= Akbar Alizad =

Theater director in Iran

Ali Akbar Alizad (علی اکبر علیزاد; born 1973) is an Iranian theater director, known mostly for his performance of Waiting for Godot (2006). Alizad has been a member of the Aein Theater Group and the Leev Theater Group for 10 years, and in 2006 he founded his theatrical group named 84theater.

==Career==
Alizad is a lecturer at the Cinema & Theater College, University of Art since 2004, teaching drama analysis, playwriting, and dramatic principles.

He was also a member of the Aeein Theater Group from 1991 to 2004 and a member of the Leev Theater Group from 2004. In 2009, he met Noel Greig in Tehran to hold a workshop where Alizad translated his book; Playwriting: A Practical Guide, into Persian.

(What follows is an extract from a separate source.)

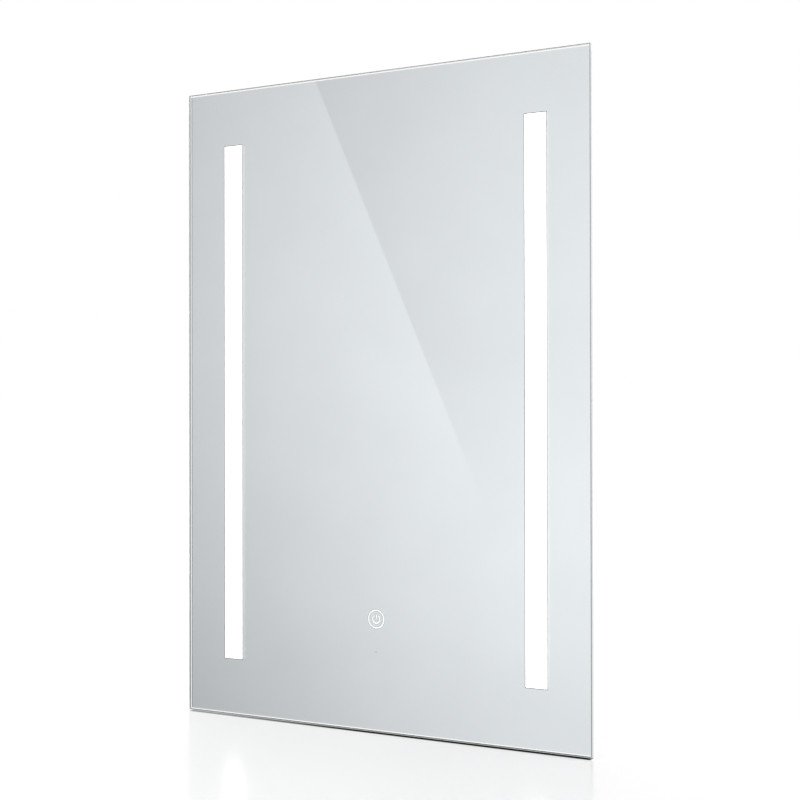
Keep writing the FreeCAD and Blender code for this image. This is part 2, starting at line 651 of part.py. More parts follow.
def channel_end_cap(sign, end):
    """A plug that closes one end of a channel: a plate and a spigot that fits between the walls."""
    x = sign * WINDOW_X
    end_z = MIDDLE_Z + end * CHANNEL_LENGTH / 2
    plate = block(span(x, 2 * CHANNEL_OUTER), (RAIL_FRONT_Y, CHANNEL_BACK_Y),
                  (end_z, end_z + end * END_CAP_THICKNESS))
    ledge_back_y = SILVERING_Y + DIFFUSER_THICKNESS + CHANNEL_LEDGE
    spigot = block(span(x, 2 * (CHANNEL_INNER - END_CAP_CLEARANCE)),
                   (ledge_back_y + END_CAP_CLEARANCE, CHANNEL_FLOOR_Y - END_CAP_CLEARANCE),
                   (end_z - end * END_CAP_SPIGOT, end_z))
    return plate.fuse(spigot).removeSplitter()


def channel_tapes():
    """The four strips of tape under the channels' wings."""
    wing_middle = (CHANNEL_OUTER + CHANNEL_EDGE) / 2
    strips = []
    for _, sign in SIDES:
        for _, wing in SIDES:
            x = sign * WINDOW_X + wing * wing_middle
            strips.append(block(span(x, CHANNEL_WING), (SILVERING_Y, RAIL_FRONT_Y),
                                span(MIDDLE_Z, CHANNEL_LENGTH)))
    return group(strips)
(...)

===Performances 2005–2009===
- Waiting for Godot by Samuel Beckett, Tehran, Molavi Hall (2005)
- Two Latin American plays, Tehran, Department of Cinema & Theater (2006)
- Oleanna by David Mamet, Tehran, City Theater (2006)
- Anniversary Celebratory and Swan Song by Chekhov, Tehran, Department of Cinema & Theater (2007)
- Ohio Impromptu, Footfalls, Come and Go, Catastrophe, and Rough for Theater 1 by Samuel Beckett (Tehran, Molavi Hall, June 2008)
- All That Falls by Samuel Beckett, Artist home, Tehran, September 2008
- Police by Slawomir Merozek, first premier: May 2009
- Catastrophe & Come and Go by Samuel Beckett, Romania, 2009
- What Where / Mountain Language Beckett/Pinter, (2010)
- Magic Mountain, written and devised by Ali Akbar Alizad (2010), a collaboration between 84theater and 20 Stories High from Liverpool, performed in Manchester, UK, as a part of Contacting the World Festival
- Catastrophe and Come and Go by Samuel Beckett, UK, Manchester, 2010
- Endless Monologue, a documentary performance based on the verbatim technique. July 2011, East Gallery, Tehran
- Play by Samuel Beckett, Arasbaran Art Center, Tehran, November and September 2011.
- Krapp's Last Tape, by Samuel Beckett, Molavi Hall, 2012
- Tango, by Slawomir Merozek, (banned by Iranian Art censorship)
- The House of Bernarda Alba by Lorca, Tehran, 2014
- Act Without Words I & II by Samuel Beckett, Tehran, Moje No hall, 2014
- Oleanna by David Mamet, Tehran, Samandarian hall, 2015
- Mountain Language/Faith in Ourselves by Harold Pinter/Martin Crimp, Tehran, Molavi Hall, 2016
- Fragments by Samuel Beckett, Tehran, City Theater (2016)
- The Maids by Jean Genet, Tehran, Molavi Hall, (2018)
- Alice in Tehran, written and directed by Ali Akbar Alizad (in rehearsal)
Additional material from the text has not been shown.